» Task objective
In the listing below, locate the line containing "along = (end - start).normalized()" and the line containing "NODES[node].hide_render = NODES[node].hide_viewport". Output both of them and every line between, exactly as written, and nothing more.

» Dataset excerpt
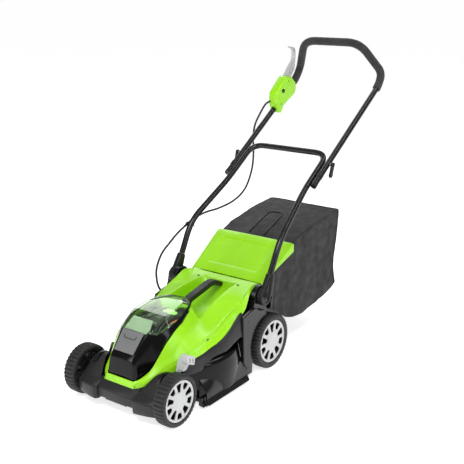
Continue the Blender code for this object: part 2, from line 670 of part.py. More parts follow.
# ---- rear flap and grass bag --------------------------------------------------
def rear_flap():
    hinge = pivot("flap_hinge", FLAP_HINGE)
    outer = [(0.2390, 0.2690), (0.2390, 0.2730), (0.4050, 0.3665), (0.4070, 0.3350), (0.2990, 0.2930)]
    flap = prism(outer, -0.153, 0.153)
    inner = [(0.2000, 0.2432), (0.2000, 0.2000), (0.4500, 0.2000), (0.4500, 0.3877)]
    cut(flap, prism(inner, -0.1498, 0.1498), "flap_hollow")
    cut(flap, prism([(0.272, 0.2902), (0.382, 0.3521), (0.382, 0.3621), (0.272, 0.3002)], -0.108, 0.108),
        "flap_panel")
    for i, x in enumerate((-0.105, 0.0, 0.105)):
        join(flap, cylinder((x, FLAP_HINGE.y, FLAP_HINGE.z), 0.0048, 0.030, "X", 14), f"flap_knuckle_{i}")
    cut(flap, cylinder(FLAP_HINGE, 0.0024, 0.32, "X", 14), "flap_bore")
    piece(flap, "rear_flap", "green_plastic", hinge)
    pin = cylinder(FLAP_HINGE, 0.0020, 0.270, "X", 12)
    piece(pin, "flap_hinge_pin", "steel")
    turns, per_turn, coil_r, wire_r = 4, 10, 0.0032, 0.0005
    helix = [(0.035 + 0.0016 * i / per_turn, FLAP_HINGE.y + coil_r * math.cos(math.tau * i / per_turn),
              FLAP_HINGE.z + coil_r * math.sin(math.tau * i / per_turn)) for i in range(turns * per_turn + 1)]
    piece(tube_curve(helix, wire_r, 0), "flap_spring", "steel")


BAG_X = 0.1440
BAG_SIDE = (
    # side view of the bag, (y, z), from the mouth's top round the rear to the mouth's foot
    (0.3000, 0.2950), (0.4050, 0.3545), (0.4700, 0.3790), (0.5600, 0.3970), (0.6600, 0.4080),
    (0.7260, 0.4120), (0.7400, 0.4020), (0.7280, 0.3000), (0.7180, 0.2150), (0.7420, 0.1460),
    (0.6950, 0.1150), (0.5700, 0.0880), (0.3950, 0.0890), (0.3300, 0.1480), (0.3000, 0.1680),
)


def inset_outline(points, distance):
    """Each corner moved inward along the bisector of a clockwise outline."""
    moved = []
    for before, corner, after in zip([points[-1], *points], points, [*points[1:], points[0]]):
        a = (Vector(corner) - Vector(before)).normalized()
        b = (Vector(after) - Vector(corner)).normalized()
        normal_a, normal_b = Vector((a.y, -a.x)), Vector((b.y, -b.x))
        bisector = (normal_a + normal_b).normalized()
        moved.append(tuple(Vector(corner) + bisector * distance / max(bisector.dot(normal_a), 0.3)))
    return moved


def grass_bag():
    travel = pivot("bag_travel", (0, 0.45, 0.25))
    fabric = prism(BAG_SIDE, -BAG_X, BAG_X)
    inside = inset_outline(BAG_SIDE, 0.0025)
    inside[0] = (0.29, inside[0][1] - 0.006)
    inside[-1] = (0.29, inside[-1][1])
    cut(fabric, prism(inside, -BAG_X + 0.0025, BAG_X - 0.0025), "bag_inside")
    piece(fabric, "bag_fabric", "bag_fabric", travel)
    ring = [(-BAG_X, 0.1690), (BAG_X, 0.1690), (BAG_X, 0.2880), (-BAG_X, 0.2880)]
    hole = [(-0.1240, 0.1800), (0.1240, 0.1800), (0.1240, 0.2740), (-0.1240, 0.2740)]
    piece(prism(ring, 0.2892, 0.2996, "Y", holes=[hole]), "bag_mouth_frame", "black_plastic", travel)
    wire = [(0.1330, 0.3020, 0.2780), (0.1330, 0.4100, 0.3420), (0.1330, 0.4700, 0.3660),
            (0.1330, 0.5600, 0.3850), (0.1330, 0.7140, 0.4000)]
    path = filleted(wire + [(-x, y, z) for x, y, z in reversed(wire)], 0.02, 2)
    piece(tube_curve(path, 0.0025, 1), "bag_frame", "steel", travel)
    loop = [(0.030, 0.4160, 0.3700), (0.030, 0.4300, 0.3770), (0.030, 0.5420, 0.4170)]
    path = filleted(loop + [(-x, y, z) for x, y, z in reversed(loop)], 0.018, 4)
    piece(tube_curve(path, 0.0026, 1), "bag_handle", "black_steel", travel)


# ---- handle -------------------------------------------------------------------
LEG_LINE = Vector((0, math.cos(LEG_ANGLE), math.sin(LEG_ANGLE)))
LOWER_LEG = (
    # from the socket up to the cross bar
    Vector((0.178, *(HANDLE_PIVOT + LEG_LINE * 0.0723).yz)), Vector((0.179, 0.2863, 0.4148)),
    Vector((0.1530, 0.4700, 0.5345)), Vector((0.1530, 0.6150, 0.6290)),
)
UPPER_LEG = (Vector((0.175, 0.4900, 0.5456)), Vector((0.175, 0.9300, 0.8313)),
             Vector((0.172, 0.9580, 0.8740)), Vector((0.1135, 0.8880, 0.9805)))


def mirrored(half):
    return [*half, *[Vector((-p.x, p.y, p.z)) for p in reversed(half)]]


def handle_ear(name, side, parent):
    """Ribbed round ear on the pivot, with the socket that takes a leg of the handle."""
    centre = (HANDLE_PIVOT.y, HANDLE_PIVOT.z)
    angle = math.degrees(LEG_ANGLE)
    tip = HANDLE_PIVOT + LEG_LINE * 0.072
    across = Vector((0, -LEG_LINE.z, LEG_LINE.y)) * 0.0135
    outline = arc(centre, 0.029, angle + 62, angle + 298, 16)
    outline += [((tip - across).y, (tip - across).z), ((tip + across).y, (tip + across).z)]
    ear = prism(outline, *spans(side, 0.1668, 0.1890))
    join(ear, cylinder((side * 0.1945, *centre), 0.0028, 0.0120, "X", 12), f"base_bolt_{name}")
    join(ear, cylinder((side * BASE_LEVER_X, *centre), 0.0018, 0.0150, "Y", 10), f"base_pin_{name}")
    piece(ear, f"handle_socket_{name}", "black_plastic", parent)


def cam_lever(name, side, hub, end, radius, turn_x, pin_r):
    """Quick-release lever, forked over the end of a bolt and hinged on its cross pin."""
    place = Vector((side * turn_x, hub.y, hub.z))
    turn = pivot(f"{name}_turn", place)
    outline = stadium((hub.y, hub.z), (end.y, end.z), radius)
    lever = prism(outline, *spans(side, turn_x - 0.6 * radius, turn_x + 0.6 * radius))
    soften(lever, 0.2 * radius)
    open_end = -2 * radius if end.z > hub.z else 2 * radius
    heights = sorted((hub.z + open_end, hub.z - open_end * 0.3))
    inner, outer = spans(side, turn_x - radius, turn_x + radius)
    cut(lever, box((inner, hub.y - 0.0034, heights[0]), (outer, hub.y + 0.0034, heights[1])), f"{name}_fork")
    cut(lever, cylinder(place, pin_r + 0.0003, 4 * radius, "Y", 10), f"{name}_pin_hole")
    piece(lever, name, "black_plastic", turn)


def stadium(start, end, radius, steps=5):
    """Outline of a bar with round ends, in the side view."""
    angle = math.degrees(math.atan2(end[1] - start[1], end[0] - start[0]))
    tail = arc(start, radius, angle + 90, angle + 270, steps)
    return tail + arc(end, radius, angle - 90, angle + 90, steps)


def handle():
    lower = pivot("lower_handle_fold", HANDLE_PIVOT)
    path = filleted(mirrored(LOWER_LEG), 0.045, 4)
    piece(tube_curve(path, TUBE_R, 3), "lower_handle_tube", "black_steel", lower)
    upper = pivot("upper_handle_fold", UPPER_JOINT)
    path = filleted(mirrored(UPPER_LEG), 0.045, 4)
    piece(tube_curve(path, TUBE_R, 3), "upper_handle_tube", "black_steel", upper)
    start = UPPER_LEG[0] + (UPPER_LEG[1] - UPPER_LEG[0]) * 0.957
    foam_path = [p for p in path if p.y > start.y or p.z > start.z]
    foam_path = [start, *foam_path, Vector((-start.x, start.y, start.z))]
    foam = tube_mesh(foam_path, FOAM_R, 3, caps=False)
    piece(shell(foam, FOAM_R - TUBE_R - 0.0004), "foam_grip", "foam", upper)
    for name, side in SIDES:
        handle_ear(name, side, lower)
        reach = Vector((0, 0.014, 0.066)) if side > 0 else Vector((0, -0.012, -0.044))
        cam_lever(f"base_lever_{name}", side, HANDLE_PIVOT, HANDLE_PIVOT + reach, 0.0085,
                  BASE_LEVER_X, 0.0018)
        cam_lever(f"joint_lever_{name}", side, UPPER_JOINT, UPPER_JOINT + Vector((0, -0.014, -0.040)), 0.0065,
                  JOINT_LEVER_X, 0.0014)
        bolt = cylinder((side * 0.1862, *UPPER_JOINT.yz), 0.0055, 0.0016, "X", 12)
        stem = cylinder((side * 0.1910, *UPPER_JOINT.yz), 0.0026, 0.0100, "X", 12)
        join(bolt, stem, f"joint_bolt_stem_{name}")
        pin = cylinder((side * JOINT_LEVER_X, *UPPER_JOINT.yz), 0.0014, 0.0115, "Y", 10)
        join(bolt, pin, f"joint_pin_{name}")
        piece(bolt, f"joint_bolt_{name}", "steel", upper)
    return lower, upper


def switch_gear(upper):
    """Switch box on one leg, with its bail lever and lock-off button."""
    leg = (UPPER_LEG[1] - UPPER_LEG[0]).normalized()
    box_side = [(0.836, 0.8520), (0.869, 0.8480), (0.903, 0.8230), (0.905, 0.7950), (0.894, 0.7800),
                (0.818, 0.7430), (0.805, 0.7200), (0.787, 0.7200), (0.769, 0.7550), (0.771, 0.7970)]
    body = prism(box_side, -0.1915, -0.1545)
    soften(body, 0.004)
    start, end = UPPER_LEG[0].copy(), UPPER_LEG[1].copy()
    start.x = end.x = -0.175
    cut(body, tube_mesh([start, end + leg * 0.1], TUBE_R + 0.0006, 3), "leg_bore")
    cut(body, box((-0.1875, 0.840, 0.806), (-0.1750, 0.95, 0.95)), "lever_slot")
    cut(body, cylinder((-0.1555, 0.812, 0.800), 0.0076, 0.0120, "X", 14), "button_bore")
    piece(body, "switch_box", "green_plastic", upper)
    turn = pivot("bail_turn", BAIL_HINGE)
    plate = [(0.8480, 0.8160), (0.8640, 0.8100), (0.9240, 0.8680), (0.9290, 0.9000), (0.9300, 0.9380),
             (0.9230, 0.9500), (0.8880, 0.9570), (0.8850, 0.9520), (0.9140, 0.9420), (0.9120, 0.9050),
             (0.8960, 0.8930), (0.8480, 0.8440)]
    bail = prism(plate, -0.1860, -0.1765)
    piece(bail, "bail_lever", "silver_plastic", turn)
    press = pivot("lock_button_slide", (-0.1540, 0.812, 0.800))
    button = cylinder((-0.1540, 0.812, 0.800), 0.007, 0.008, "X", 14)
    piece(button, "lock_button", "black_plastic", press)


# ---- lead ---------------------------------------------------------------------
UPPER_ROUTE = ((-0.1850, 0.7675, 0.7640), (-0.1895, 0.7440, 0.7530), (-0.1920, 0.7120, 0.7210),
               (-0.1940, 0.6850, 0.6850), (-0.1945, 0.6760, 0.6400), (-0.1945, 0.6780, 0.5800),
               (-0.1940, 0.6660, 0.5200), (-0.1930, 0.6240, 0.4600), (-0.1930, 0.5550, 0.4290),
               (-0.1935, 0.4640, 0.4190), (-0.1940, 0.3770, 0.4200), (-0.1945, 0.3020, 0.4080))
LOWER_ROUTE = ((-0.1945, 0.2690, 0.3960), (-0.1930, 0.2300, 0.3820), (-0.1910, 0.1900, 0.3620),
               (-0.1905, 0.1440, 0.3330), (-0.1910, 0.1180, 0.2900), (-0.1910, 0.1170, 0.2500),
               (-0.1915, 0.1270, 0.2200), (-0.1905, 0.1380, 0.2070), (-0.1867, 0.1400, 0.2040))


def lead(lower, upper):
    """The switch lead, clipped to the lower handle and run into the body beside the pivot."""
    piece(tube_curve(smooth_route(UPPER_ROUTE, 3), CABLE_R, 2), "cable_upper", "cable", upper)
    piece(tube_curve(smooth_route(LOWER_ROUTE, 3), CABLE_R, 2), "cable_lower", "cable", lower)
    start, end = Vector(UPPER_ROUTE[-1]), Vector(LOWER_ROUTE[0])
    along = (end - start).normalized()
    clip = tube_mesh([start + along * 0.0015, end - along * 0.0015], 0.0044, 2)
    piece(clip, "cable_clip", "black_plastic", lower)
    gland = cylinder((-0.1816, LOWER_ROUTE[-1][1], LOWER_ROUTE[-1][2]), 0.0055, 0.0066, "X", 12)
    piece(gland, "cable_gland", "black_plastic")


def build():
    deck_housing()
    front_bumper()
    for name, side in SIDES:
        side_bracket(name, side)
    top_cover()
    battery_door(pivot("door_hinge", DOOR_HINGE))
    carry_grip()
    drive()
    battery_pack()
    for name, side in SIDES:
        wheel((FRONT_Y, FRONT_R), side, f"front_{name}", FRONT_R, FRONT_HUB_R)
        wheel((REAR_Y, REAR_R), side, f"rear_{name}", REAR_R, REAR_HUB_R)
    height_gear()
    rear_flap()
    grass_bag()
    lower, upper = handle()
    switch_gear(upper)
    lead(lower, upper)


build()
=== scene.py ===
"""Push lawn mower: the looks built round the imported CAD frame."""

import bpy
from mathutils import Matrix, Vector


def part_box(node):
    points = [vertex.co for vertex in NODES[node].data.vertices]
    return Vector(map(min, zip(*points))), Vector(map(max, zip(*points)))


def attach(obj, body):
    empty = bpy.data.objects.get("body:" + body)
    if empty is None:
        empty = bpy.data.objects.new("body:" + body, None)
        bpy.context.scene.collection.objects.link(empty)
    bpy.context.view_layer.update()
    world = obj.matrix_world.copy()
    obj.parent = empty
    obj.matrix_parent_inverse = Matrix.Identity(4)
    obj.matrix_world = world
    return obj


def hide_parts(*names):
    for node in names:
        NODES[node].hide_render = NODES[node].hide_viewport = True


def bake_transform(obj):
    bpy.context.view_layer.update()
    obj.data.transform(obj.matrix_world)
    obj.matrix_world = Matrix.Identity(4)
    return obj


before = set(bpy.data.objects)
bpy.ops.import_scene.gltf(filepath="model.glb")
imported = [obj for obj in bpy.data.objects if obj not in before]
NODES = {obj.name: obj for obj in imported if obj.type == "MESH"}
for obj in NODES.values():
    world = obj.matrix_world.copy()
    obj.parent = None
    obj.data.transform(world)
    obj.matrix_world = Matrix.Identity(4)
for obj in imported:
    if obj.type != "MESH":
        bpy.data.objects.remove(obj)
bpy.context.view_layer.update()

import math
from contextlib import contextmanager

import bmesh
import bpy
from mathutils import Matrix, Vector, noise

SCENE = bpy.context.scene


# ---- places taken from the frame ----------------------------------------------
def centre(node):
    low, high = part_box(node)
    return (low + high) / 2


# Shapes below are written in the mower's own frame, whose y = 0 is the blade's axis.
SHIFT = Matrix.Translation((0, centre("motor_can").y, 0))


def metres(value):
    """Millimetres in a table of any depth, as metres."""
    return [metres(v) for v in value] if isinstance(value, (list, tuple)) else value / 1000


# ---- materials ----------------------------------------------------------------
def new_material(name, colour, roughness=0.5, metallic=0.0, **inputs):
    mat = bpy.data.materials.new(name)
    mat.use_nodes = True
    inputs = {"Base_Color": (*colour, 1), "Roughness": roughness, "Metallic": metallic, **inputs}
    for key, value in inputs.items():
        shader_of(mat).inputs[key.replace("_", " ")].default_value = value
    return mat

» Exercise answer
    along = (end - start).normalized()
    clip = tube_mesh([start + along * 0.0015, end - along * 0.0015], 0.0044, 2)
    piece(clip, "cable_clip", "black_plastic", lower)
    gland = cylinder((-0.1816, LOWER_ROUTE[-1][1], LOWER_ROUTE[-1][2]), 0.0055, 0.0066, "X", 12)
    piece(gland, "cable_gland", "black_plastic")


def build():
    deck_housing()
    front_bumper()
    for name, side in SIDES:
        side_bracket(name, side)
    top_cover()
    battery_door(pivot("door_hinge", DOOR_HINGE))
    carry_grip()
    drive()
    battery_pack()
    for name, side in SIDES:
        wheel((FRONT_Y, FRONT_R), side, f"front_{name}", FRONT_R, FRONT_HUB_R)
        wheel((REAR_Y, REAR_R), side, f"rear_{name}", REAR_R, REAR_HUB_R)
    height_gear()
    rear_flap()
    grass_bag()
    lower, upper = handle()
    switch_gear(upper)
    lead(lower, upper)


build()
=== scene.py ===
"""Push lawn mower: the looks built round the imported CAD frame."""

import bpy
from mathutils import Matrix, Vector


def part_box(node):
    points = [vertex.co for vertex in NODES[node].data.vertices]
    return Vector(map(min, zip(*points))), Vector(map(max, zip(*points)))


def attach(obj, body):
    empty = bpy.data.objects.get("body:" + body)
    if empty is None:
        empty = bpy.data.objects.new("body:" + body, None)
        bpy.context.scene.collection.objects.link(empty)
    bpy.context.view_layer.update()
    world = obj.matrix_world.copy()
    obj.parent = empty
    obj.matrix_parent_inverse = Matrix.Identity(4)
    obj.matrix_world = world
    return obj


def hide_parts(*names):
    for node in names:
        NODES[node].hide_render = NODES[node].hide_viewport = True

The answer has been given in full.